Chapter 6: Investment Implications

Energy

  • Brent crude likely trades in a $75-95 range under Scenario B, with Chinese-hub prices diverging from Atlantic-hub prices
  • LNG spot prices face 50-130% upside as European buyers scramble for non-Hormuz supply (U.S. Gulf Coast, Australia, West Africa)
  • Pipeline operators — TANAP, Trans-Arabian, East-West Saudi — gain strategic premium

Shipping

  • Chinese-flagged tankers (COSCO Shipping Energy) benefit from exclusive Hormuz access
  • Western tanker operators (Frontline, Euronav) face stranded assets in the Gulf
  • War-risk insurance becomes a structural feature of global trade, not a temporary premium

Defense

  • Anti-ship missile defense (Raytheon, Lockheed Martin) sees accelerated procurement
  • Mine countermeasures (BAE Systems, Thales) gain urgency
  • Naval construction — the U.S. 355-ship navy target becomes bipartisan imperative

Geopolitical Risk

  • Alignment premium — assets in countries with Hormuz access trade at a premium
  • Neutral-state arbitrage — Singapore, Turkey, Oman position as energy transshipment hubs
  • De-dollarization acceleration — if Chinese-hub energy trades in yuan, the dollar's commodity pricing monopoly erodes faster than any policy could achieve

Conclusion

The Hormuz Filter is not merely a wartime tactic. It is the most consequential test of the post-1945 global trading order since the system was built. The principle that international waterways remain open to all — enshrined in UNCLOS, enforced by the U.S. Navy for eight decades — faces its first credible challenge from a state actor wielding alignment-based discrimination.

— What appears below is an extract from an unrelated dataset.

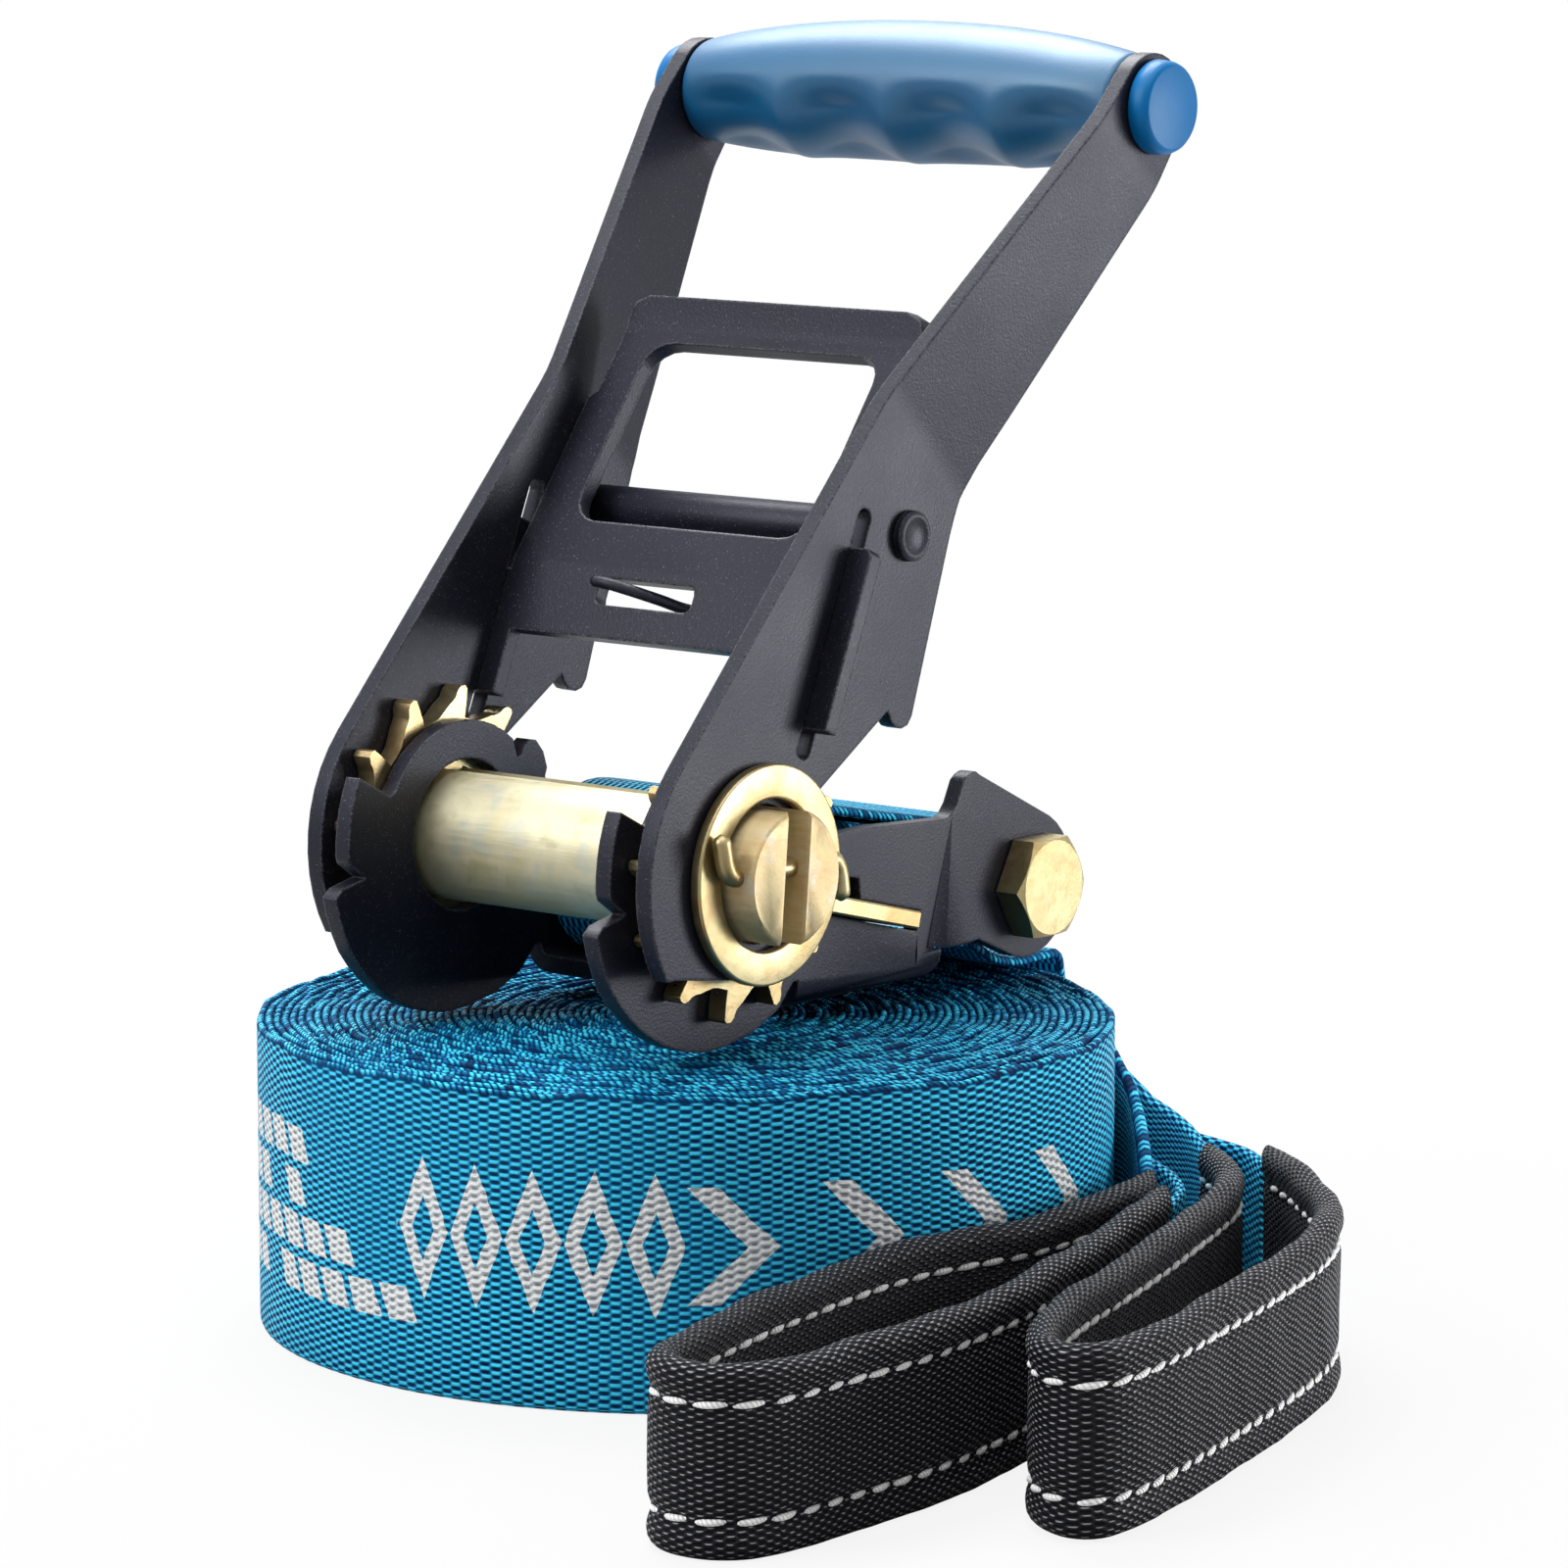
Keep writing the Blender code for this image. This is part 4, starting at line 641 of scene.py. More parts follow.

If the filter holds, even temporarily, it establishes a precedent that transforms every major chokepoint into a potential geopolitical sorting mechanism: the Strait of Malacca, the Suez Canal, the Panama Canal, the Turkish Straits. The lesson will not be lost on any power with geographic leverage.

The world has spent three decades debating whether globalization could survive rising nationalism. The Hormuz Filter suggests the answer may not be yes or no, but rather: globalization for whom?